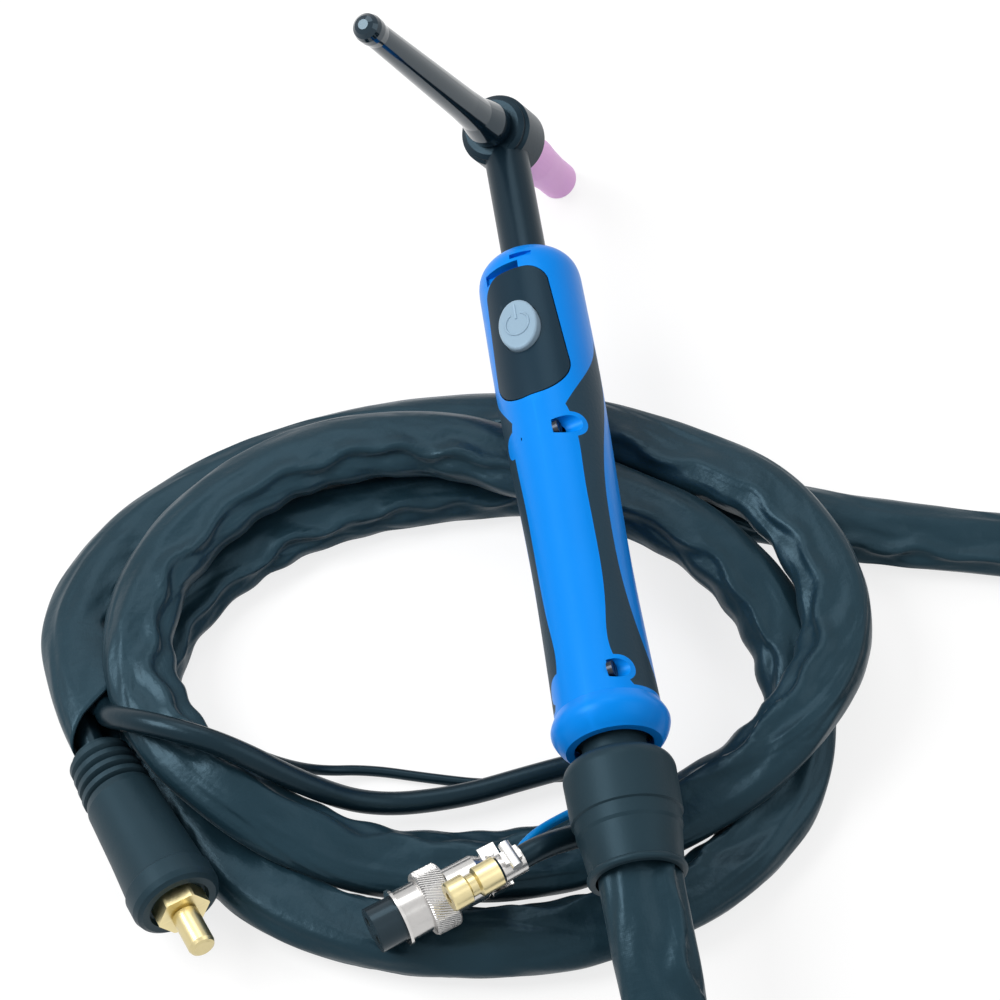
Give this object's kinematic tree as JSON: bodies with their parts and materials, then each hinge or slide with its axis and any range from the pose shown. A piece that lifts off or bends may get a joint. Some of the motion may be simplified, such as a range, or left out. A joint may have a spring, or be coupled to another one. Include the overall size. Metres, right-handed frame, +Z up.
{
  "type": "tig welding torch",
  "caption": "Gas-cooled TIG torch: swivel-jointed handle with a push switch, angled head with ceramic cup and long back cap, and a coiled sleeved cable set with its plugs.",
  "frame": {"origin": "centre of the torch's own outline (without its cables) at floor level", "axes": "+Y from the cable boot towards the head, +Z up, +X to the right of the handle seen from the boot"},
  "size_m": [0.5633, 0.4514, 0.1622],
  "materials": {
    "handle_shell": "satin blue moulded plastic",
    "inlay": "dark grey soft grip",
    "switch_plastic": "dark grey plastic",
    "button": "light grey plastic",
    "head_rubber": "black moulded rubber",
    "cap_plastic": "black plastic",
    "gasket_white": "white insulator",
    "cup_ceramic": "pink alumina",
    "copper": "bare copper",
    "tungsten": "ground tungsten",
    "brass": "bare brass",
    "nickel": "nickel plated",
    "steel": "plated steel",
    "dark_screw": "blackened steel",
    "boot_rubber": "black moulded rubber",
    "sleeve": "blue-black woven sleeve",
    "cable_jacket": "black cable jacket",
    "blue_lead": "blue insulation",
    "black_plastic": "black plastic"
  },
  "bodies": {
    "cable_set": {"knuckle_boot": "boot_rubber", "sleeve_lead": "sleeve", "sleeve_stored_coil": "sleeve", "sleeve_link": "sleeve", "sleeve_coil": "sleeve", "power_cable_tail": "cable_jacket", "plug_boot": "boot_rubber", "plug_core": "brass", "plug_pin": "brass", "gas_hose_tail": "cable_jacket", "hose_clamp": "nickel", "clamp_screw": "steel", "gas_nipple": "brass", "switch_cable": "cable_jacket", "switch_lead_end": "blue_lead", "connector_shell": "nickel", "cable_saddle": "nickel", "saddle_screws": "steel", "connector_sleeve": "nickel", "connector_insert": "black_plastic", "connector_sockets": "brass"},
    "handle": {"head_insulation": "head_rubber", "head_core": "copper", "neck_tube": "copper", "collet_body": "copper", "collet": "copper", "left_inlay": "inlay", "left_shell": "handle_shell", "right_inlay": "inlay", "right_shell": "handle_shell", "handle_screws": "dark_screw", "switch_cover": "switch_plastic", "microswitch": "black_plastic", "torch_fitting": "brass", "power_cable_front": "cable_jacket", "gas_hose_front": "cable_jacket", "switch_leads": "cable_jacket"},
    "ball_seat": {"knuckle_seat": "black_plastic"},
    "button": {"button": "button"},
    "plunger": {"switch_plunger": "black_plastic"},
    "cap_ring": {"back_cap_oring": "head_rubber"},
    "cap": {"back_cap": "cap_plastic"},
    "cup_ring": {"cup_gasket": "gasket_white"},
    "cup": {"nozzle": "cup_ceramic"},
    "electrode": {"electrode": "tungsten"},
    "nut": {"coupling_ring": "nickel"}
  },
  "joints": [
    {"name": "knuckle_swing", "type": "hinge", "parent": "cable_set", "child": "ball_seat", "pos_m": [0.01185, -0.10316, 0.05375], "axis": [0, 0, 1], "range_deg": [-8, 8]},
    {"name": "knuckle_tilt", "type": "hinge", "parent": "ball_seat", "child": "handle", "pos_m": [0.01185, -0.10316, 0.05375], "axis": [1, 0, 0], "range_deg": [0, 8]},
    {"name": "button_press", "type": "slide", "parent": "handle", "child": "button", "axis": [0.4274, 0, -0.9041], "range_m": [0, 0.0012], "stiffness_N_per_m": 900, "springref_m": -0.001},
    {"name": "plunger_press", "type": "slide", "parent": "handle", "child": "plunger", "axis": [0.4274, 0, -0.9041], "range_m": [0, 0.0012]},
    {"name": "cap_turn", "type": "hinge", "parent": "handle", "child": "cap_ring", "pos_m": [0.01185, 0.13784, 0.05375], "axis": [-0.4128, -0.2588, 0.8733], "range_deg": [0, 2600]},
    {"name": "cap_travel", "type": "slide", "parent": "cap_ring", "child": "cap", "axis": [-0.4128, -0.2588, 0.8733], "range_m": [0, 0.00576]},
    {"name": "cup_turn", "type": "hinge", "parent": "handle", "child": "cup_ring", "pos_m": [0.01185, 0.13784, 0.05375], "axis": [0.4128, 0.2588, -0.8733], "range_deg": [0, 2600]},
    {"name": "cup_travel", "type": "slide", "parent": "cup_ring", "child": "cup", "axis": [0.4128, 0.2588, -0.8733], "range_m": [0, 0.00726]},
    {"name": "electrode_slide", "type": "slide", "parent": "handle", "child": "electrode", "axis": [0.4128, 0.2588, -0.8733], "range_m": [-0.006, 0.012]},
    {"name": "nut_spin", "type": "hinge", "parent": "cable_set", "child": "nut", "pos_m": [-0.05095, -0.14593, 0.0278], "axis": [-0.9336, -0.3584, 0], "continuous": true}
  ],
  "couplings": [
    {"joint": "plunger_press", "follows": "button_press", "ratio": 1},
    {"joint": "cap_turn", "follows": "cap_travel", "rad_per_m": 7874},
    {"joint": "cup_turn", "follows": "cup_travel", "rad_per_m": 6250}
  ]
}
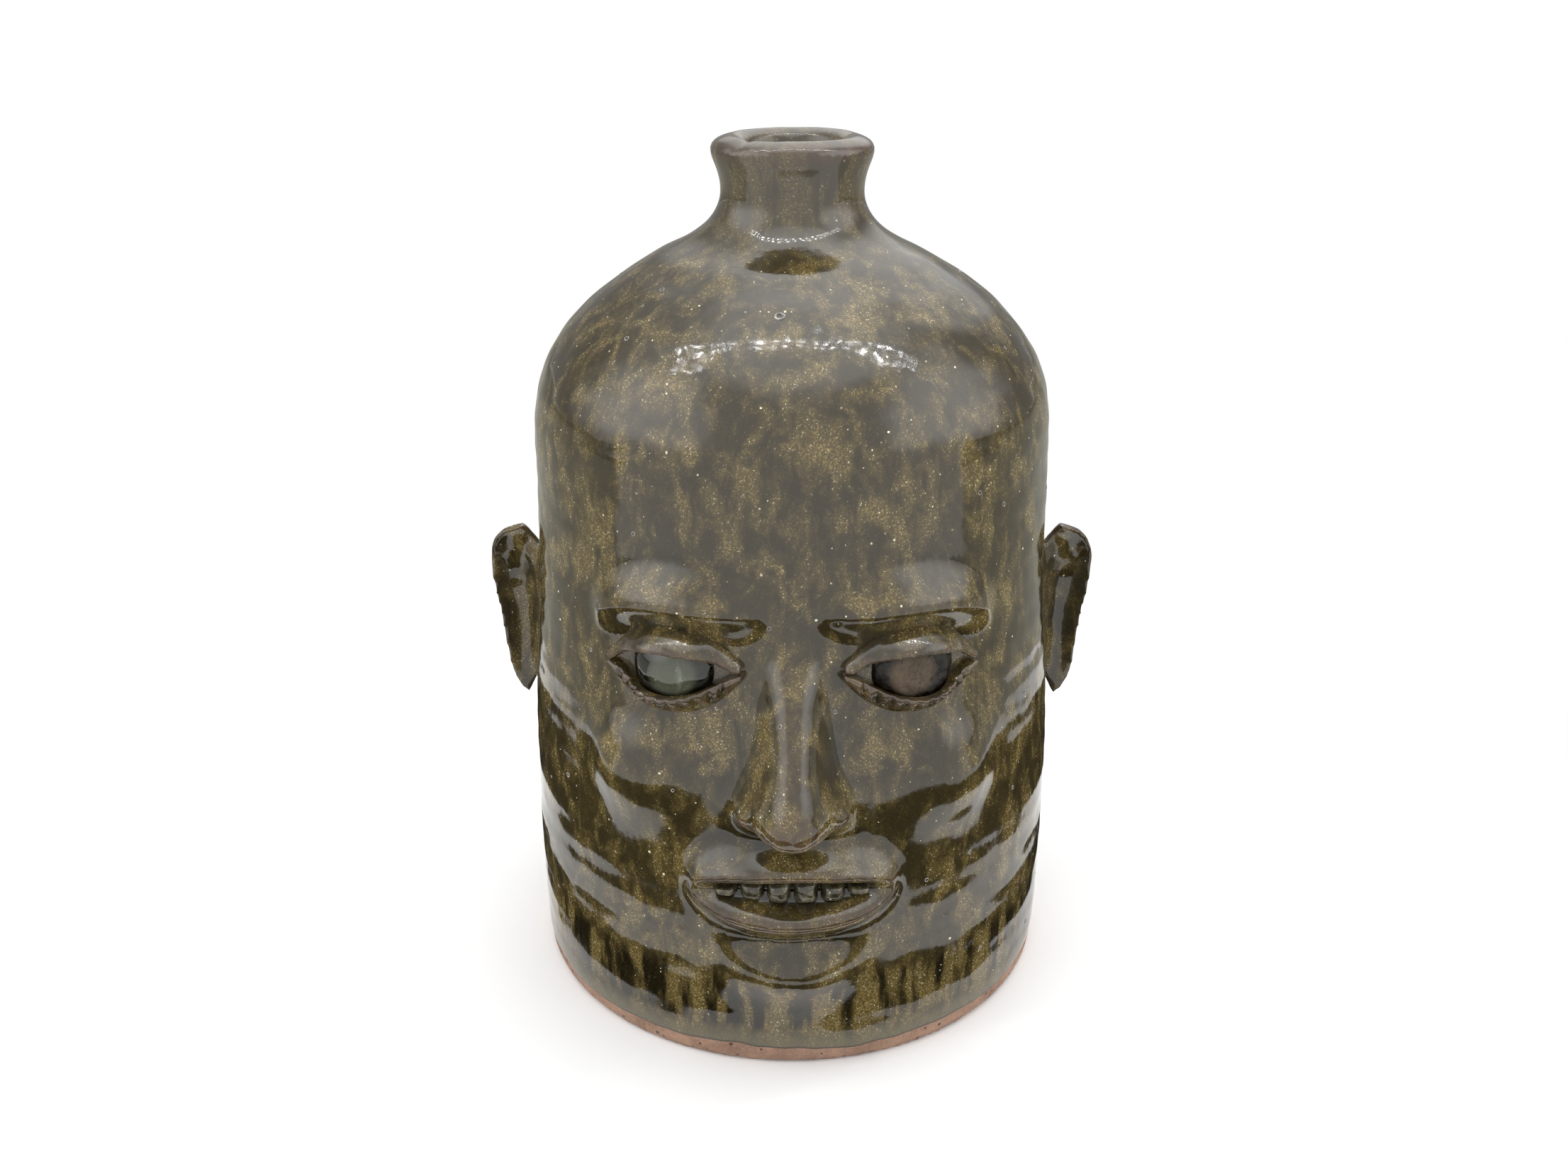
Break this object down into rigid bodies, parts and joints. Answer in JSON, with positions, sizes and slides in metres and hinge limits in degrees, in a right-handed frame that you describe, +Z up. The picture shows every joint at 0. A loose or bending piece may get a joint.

◇ ◇ ◇

» **Task statement**:
Please reproduce each record precisely as written.

» **Task output**:
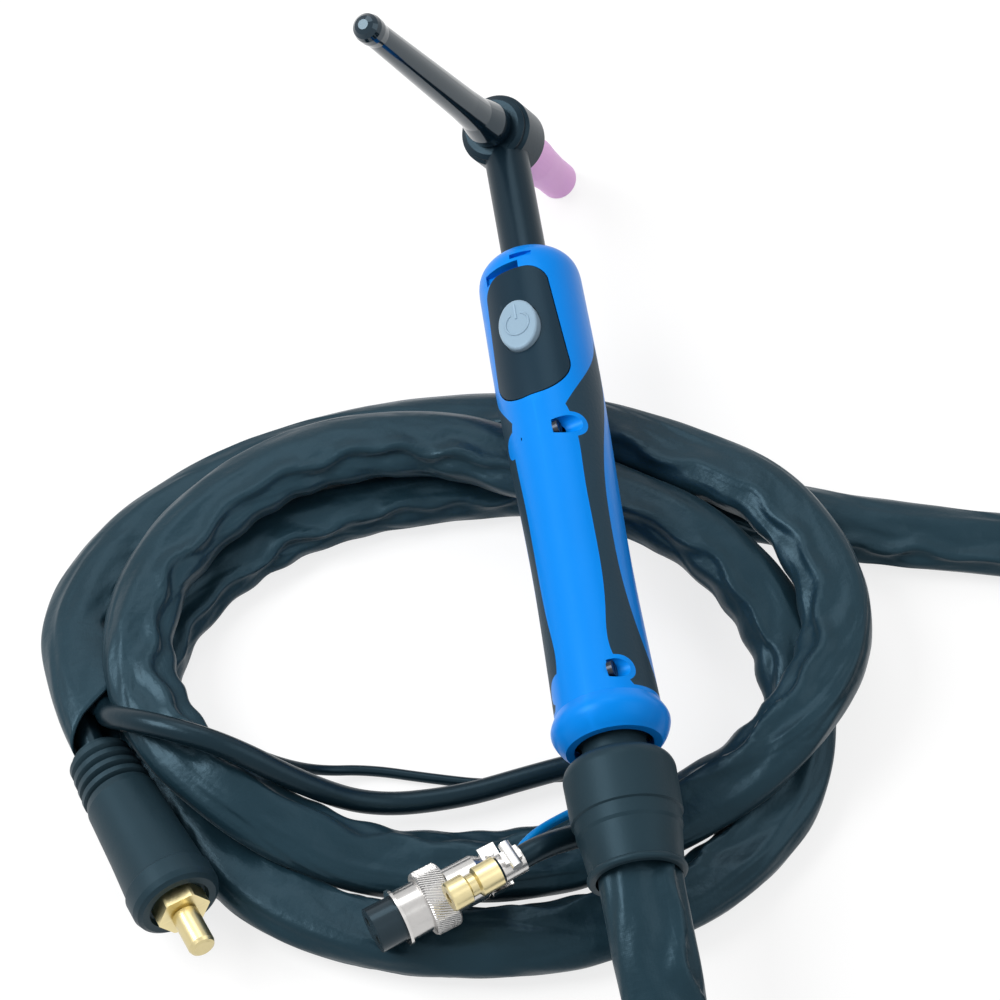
Give this object's kinematic tree as JSON: bodies with their parts and materials, then each hinge or slide with its axis and any range from the pose shown. A piece that lifts off or bends may get a joint. Some of the motion may be simplified, such as a range, or left out. A joint may have a spring, or be coupled to another one. Include the overall size. Metres, right-handed frame, +Z up.
{
  "type": "tig welding torch",
  "caption": "Gas-cooled TIG torch: swivel-jointed handle with a push switch, angled head with ceramic cup and long back cap, and a coiled sleeved cable set with its plugs.",
  "frame": {"origin": "centre of the torch's own outline (without its cables) at floor level", "axes": "+Y from the cable boot towards the head, +Z up, +X to the right of the handle seen from the boot"},
  "size_m": [0.5633, 0.4514, 0.1622],
  "materials": {
    "handle_shell": "satin blue moulded plastic",
    "inlay": "dark grey soft grip",
    "switch_plastic": "dark grey plastic",
    "button": "light grey plastic",
    "head_rubber": "black moulded rubber",
    "cap_plastic": "black plastic",
    "gasket_white": "white insulator",
    "cup_ceramic": "pink alumina",
    "copper": "bare copper",
    "tungsten": "ground tungsten",
    "brass": "bare brass",
    "nickel": "nickel plated",
    "steel": "plated steel",
    "dark_screw": "blackened steel",
    "boot_rubber": "black moulded rubber",
    "sleeve": "blue-black woven sleeve",
    "cable_jacket": "black cable jacket",
    "blue_lead": "blue insulation",
    "black_plastic": "black plastic"
  },
  "bodies": {
    "cable_set": {"knuckle_boot": "boot_rubber", "sleeve_lead": "sleeve", "sleeve_stored_coil": "sleeve", "sleeve_link": "sleeve", "sleeve_coil": "sleeve", "power_cable_tail": "cable_jacket", "plug_boot": "boot_rubber", "plug_core": "brass", "plug_pin": "brass", "gas_hose_tail": "cable_jacket", "hose_clamp": "nickel", "clamp_screw": "steel", "gas_nipple": "brass", "switch_cable": "cable_jacket", "switch_lead_end": "blue_lead", "connector_shell": "nickel", "cable_saddle": "nickel", "saddle_screws": "steel", "connector_sleeve": "nickel", "connector_insert": "black_plastic", "connector_sockets": "brass"},
    "handle": {"head_insulation": "head_rubber", "head_core": "copper", "neck_tube": "copper", "collet_body": "copper", "collet": "copper", "left_inlay": "inlay", "left_shell": "handle_shell", "right_inlay": "inlay", "right_shell": "handle_shell", "handle_screws": "dark_screw", "switch_cover": "switch_plastic", "microswitch": "black_plastic", "torch_fitting": "brass", "power_cable_front": "cable_jacket", "gas_hose_front": "cable_jacket", "switch_leads": "cable_jacket"},
    "ball_seat": {"knuckle_seat": "black_plastic"},
    "button": {"button": "button"},
    "plunger": {"switch_plunger": "black_plastic"},
    "cap_ring": {"back_cap_oring": "head_rubber"},
    "cap": {"back_cap": "cap_plastic"},
    "cup_ring": {"cup_gasket": "gasket_white"},
    "cup": {"nozzle": "cup_ceramic"},
    "electrode": {"electrode": "tungsten"},
    "nut": {"coupling_ring": "nickel"}
  },
  "joints": [
    {"name": "knuckle_swing", "type": "hinge", "parent": "cable_set", "child": "ball_seat", "pos_m": [0.01185, -0.10316, 0.05375], "axis": [0, 0, 1], "range_deg": [-8, 8]},
    {"name": "knuckle_tilt", "type": "hinge", "parent": "ball_seat", "child": "handle", "pos_m": [0.01185, -0.10316, 0.05375], "axis": [1, 0, 0], "range_deg": [0, 8]},
    {"name": "button_press", "type": "slide", "parent": "handle", "child": "button", "axis": [0.4274, 0, -0.9041], "range_m": [0, 0.0012], "stiffness_N_per_m": 900, "springref_m": -0.001},
    {"name": "plunger_press", "type": "slide", "parent": "handle", "child": "plunger", "axis": [0.4274, 0, -0.9041], "range_m": [0, 0.0012]},
    {"name": "cap_turn", "type": "hinge", "parent": "handle", "child": "cap_ring", "pos_m": [0.01185, 0.13784, 0.05375], "axis": [-0.4128, -0.2588, 0.8733], "range_deg": [0, 2600]},
    {"name": "cap_travel", "type": "slide", "parent": "cap_ring", "child": "cap", "axis": [-0.4128, -0.2588, 0.8733], "range_m": [0, 0.00576]},
    {"name": "cup_turn", "type": "hinge", "parent": "handle", "child": "cup_ring", "pos_m": [0.01185, 0.13784, 0.05375], "axis": [0.4128, 0.2588, -0.8733], "range_deg": [0, 2600]},
    {"name": "cup_travel", "type": "slide", "parent": "cup_ring", "child": "cup", "axis": [0.4128, 0.2588, -0.8733], "range_m": [0, 0.00726]},
    {"name": "electrode_slide", "type": "slide", "parent": "handle", "child": "electrode", "axis": [0.4128, 0.2588, -0.8733], "range_m": [-0.006, 0.012]},
    {"name": "nut_spin", "type": "hinge", "parent": "cable_set", "child": "nut", "pos_m": [-0.05095, -0.14593, 0.0278], "axis": [-0.9336, -0.3584, 0], "continuous": true}
  ],
  "couplings": [
    {"joint": "plunger_press", "follows": "button_press", "ratio": 1},
    {"joint": "cap_turn", "follows": "cap_travel", "rad_per_m": 7874},
    {"joint": "cup_turn", "follows": "cup_travel", "rad_per_m": 6250}
  ]
}
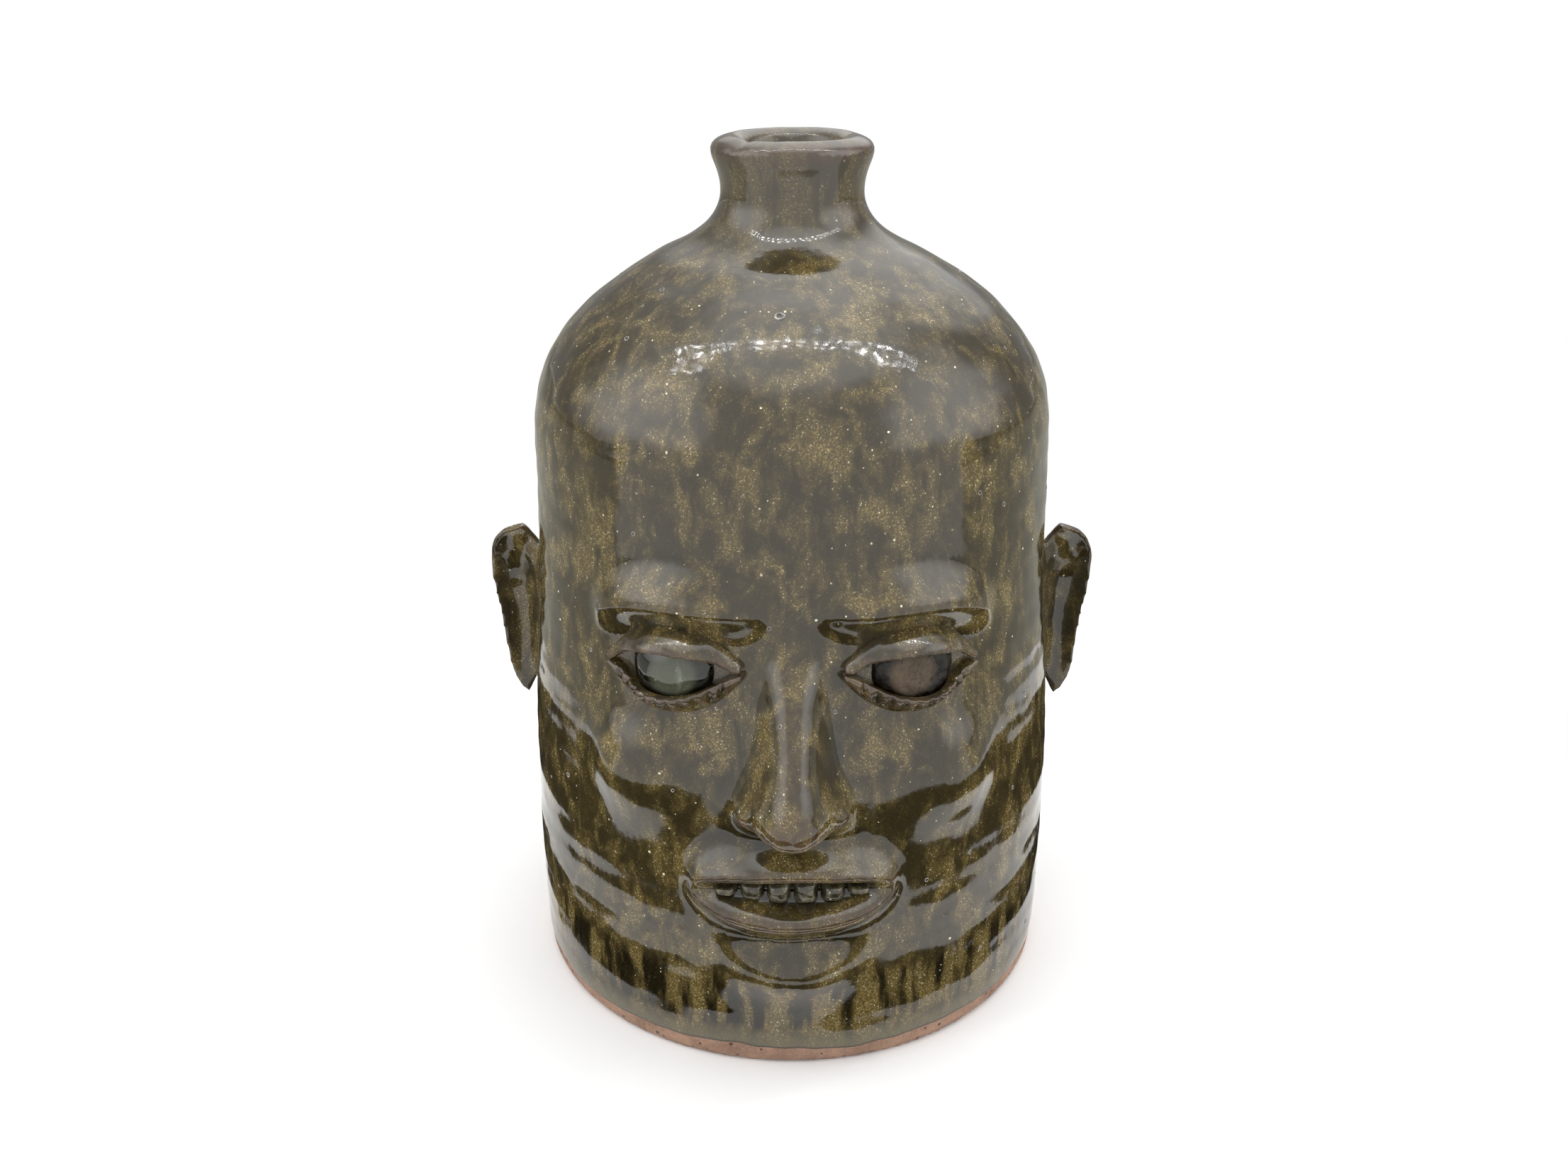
Break this object down into rigid bodies, parts and joints. Answer in JSON, with positions, sizes and slides in metres and hinge limits in degrees, in a right-handed frame that you describe, +Z up. The picture shows every joint at 0. A loose or bending piece may get a joint.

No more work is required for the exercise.